Friday, July 28th 2023, 5:46 pm
In less than two weeks, voters in Tulsa will decide whether to approve the $814 million Improve Our Tulsa sales tax package.
If passed, nearly $100 million will go toward previously-approved street projects that have gone over budget because of inflation.
On Sheridan between 31st and 41st Street, voters approved a project to fix the road, but the expected cost of that project has gone from $1.5 million to over $2 million.
Money from the bond package passed in 2019 was supposed to be enough to improve this road, but District 8 City Councilor Phil Lakin says inflation raised the cost by 34 percent.
"Asphalt costs have gone up from about $2.50 per unit to seven bucks per unit, concrete costs and other materials and labor have increased as well," says Lakin.
He says they usually build in a certain amount for unexpected costs, but situations like the Covid-19 pandemic were never expected.
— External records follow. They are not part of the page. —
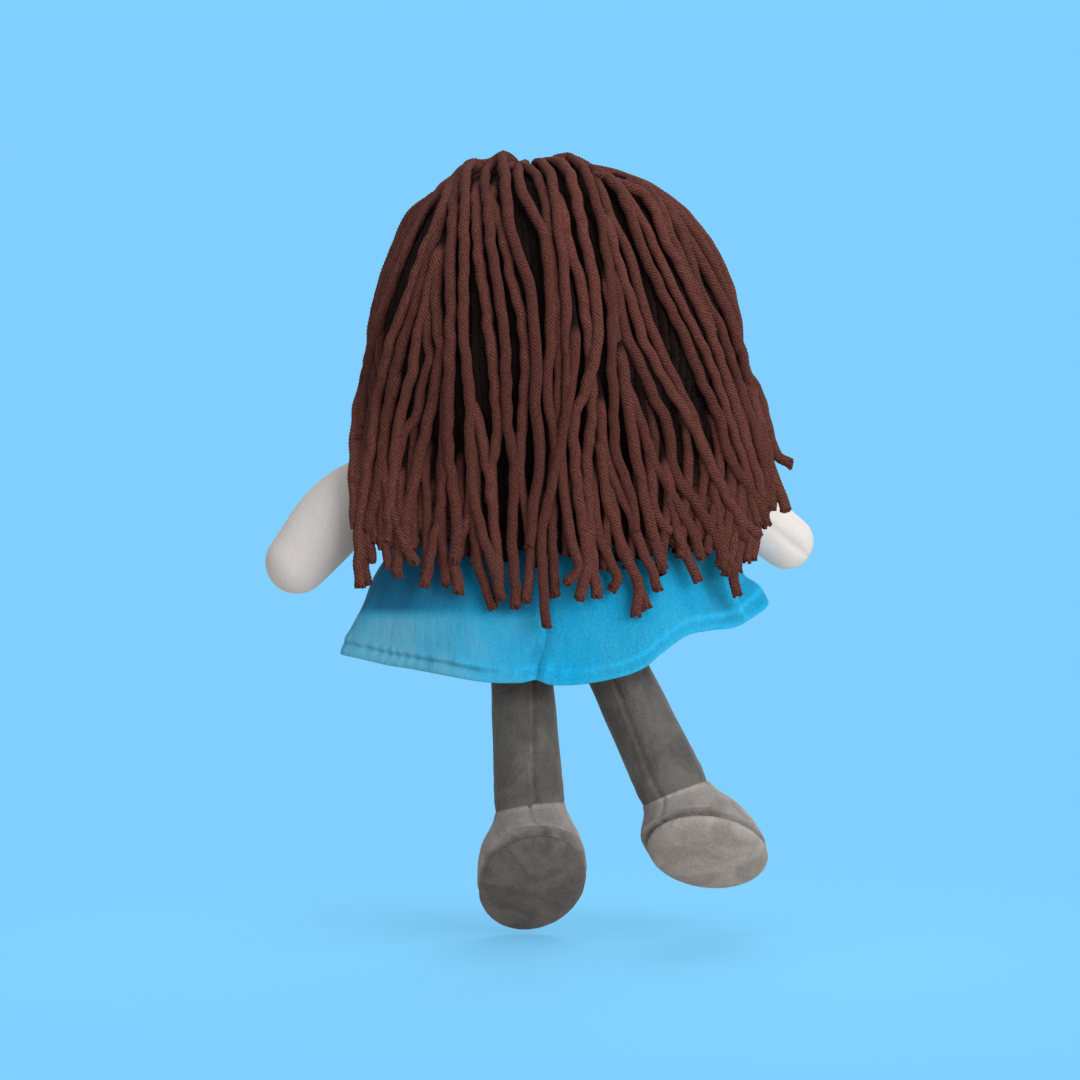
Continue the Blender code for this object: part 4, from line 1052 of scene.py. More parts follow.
def dressOut(angle, fall):
    # soft small shapes on top of the main folds: hem roll, stitched line, seams and dents
    length = dress["top"] - hemHeight(angle)
    up = (1 - fall) * length
    atSides = between(1.0, 0.96, abs(math.cos(angle)))
    sewn = stitchedShare(angle) * atSides
    hem = (0.0010 * atSides * bump1d(up, 0.0018, 0.0022) - 0.0012 * sewn * bump1d(up, dress["stitchUp"], 0.0009)
           + 0.0006 * bump1d(up, dress["stitchUp"] + 0.0026, 0.0020))
    pucker = 0.0004 * math.sin(angle * 70 + 3 * math.sin(angle * 9)) * bump1d(up, dress["stitchUp"], 0.0035)
    aside = (angle - seamAngle(fall)) * dress["arc"]
    centre = -0.0010 * bump1d(aside, 0.0, 0.0035) - 0.0012 * bump1d(aside, 0.0, 0.0011)
    gather = 0.0013 * (bump1d(aside, 0.0040, 0.0024) * bump1d(up, 0.0075, 0.004)
                       - bump1d(aside, -0.0030, 0.0020) * bump1d(up, 0.0120, 0.006))
    soft = 0.0011 * fall * math.sin(11 * angle + 5 * fall) * math.sin(3.1 * angle + 1.3)
    return hem + pucker + centre + gather + soft + cornerFold(angle, fall)[0]


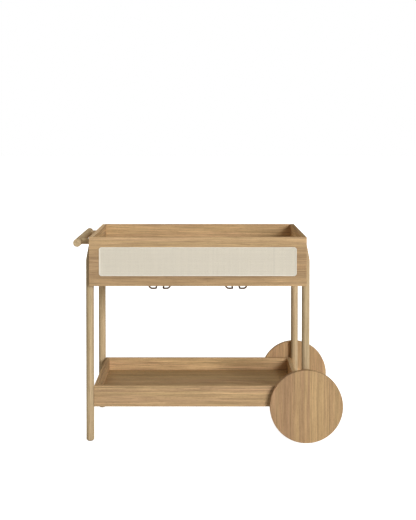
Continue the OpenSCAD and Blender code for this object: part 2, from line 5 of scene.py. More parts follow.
import bmesh
import bpy
import numpy as np
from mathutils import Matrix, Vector


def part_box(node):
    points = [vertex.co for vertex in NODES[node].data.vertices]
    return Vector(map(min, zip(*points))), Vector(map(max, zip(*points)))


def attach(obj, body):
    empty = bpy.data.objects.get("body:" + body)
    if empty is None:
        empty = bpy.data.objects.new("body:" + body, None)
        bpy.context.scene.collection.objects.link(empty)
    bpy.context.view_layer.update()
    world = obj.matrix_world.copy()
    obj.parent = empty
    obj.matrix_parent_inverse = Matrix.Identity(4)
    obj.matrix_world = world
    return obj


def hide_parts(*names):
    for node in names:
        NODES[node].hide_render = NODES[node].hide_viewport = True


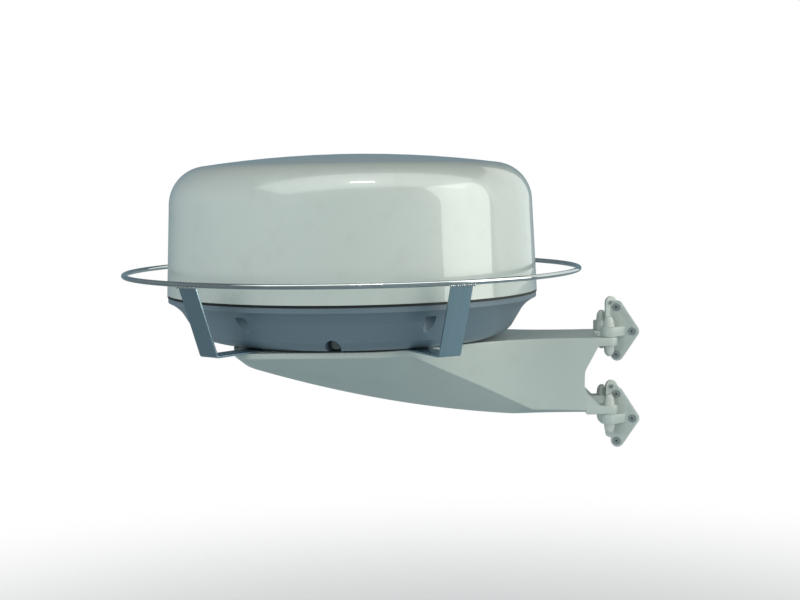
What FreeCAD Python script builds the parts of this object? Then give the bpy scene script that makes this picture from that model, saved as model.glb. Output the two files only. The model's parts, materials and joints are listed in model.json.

"Unfortunately with these higher inflation periods, we have to go out and raise the money in order to complete the projects as promised," says Lakin.
Some citizens voiced concerns about whether this bond project will deliver on its promise to fund these projects, but Lakin says setting aside $93 million in the new package was the only way to get it done.
"Luckily we had this bind package coming up so we're able to insert this inflation adjuster into this bond package so that we could complete the projects that were in Improve Our Tulsa completely," says Lakin.
Lakin says he's confident this bond will pass on August 8th, because Tulsans have shown in the past that they value investing in the city's infrastructure.
"These are all asphalt projects that are mill, patch, and overlay rehabilitation projects so taking probably an inadequate street, maybe a poor street in some places, and making it nearly brand new," he says.
If the bond fails to pass, Lakin says some projects would have to be reevaluated.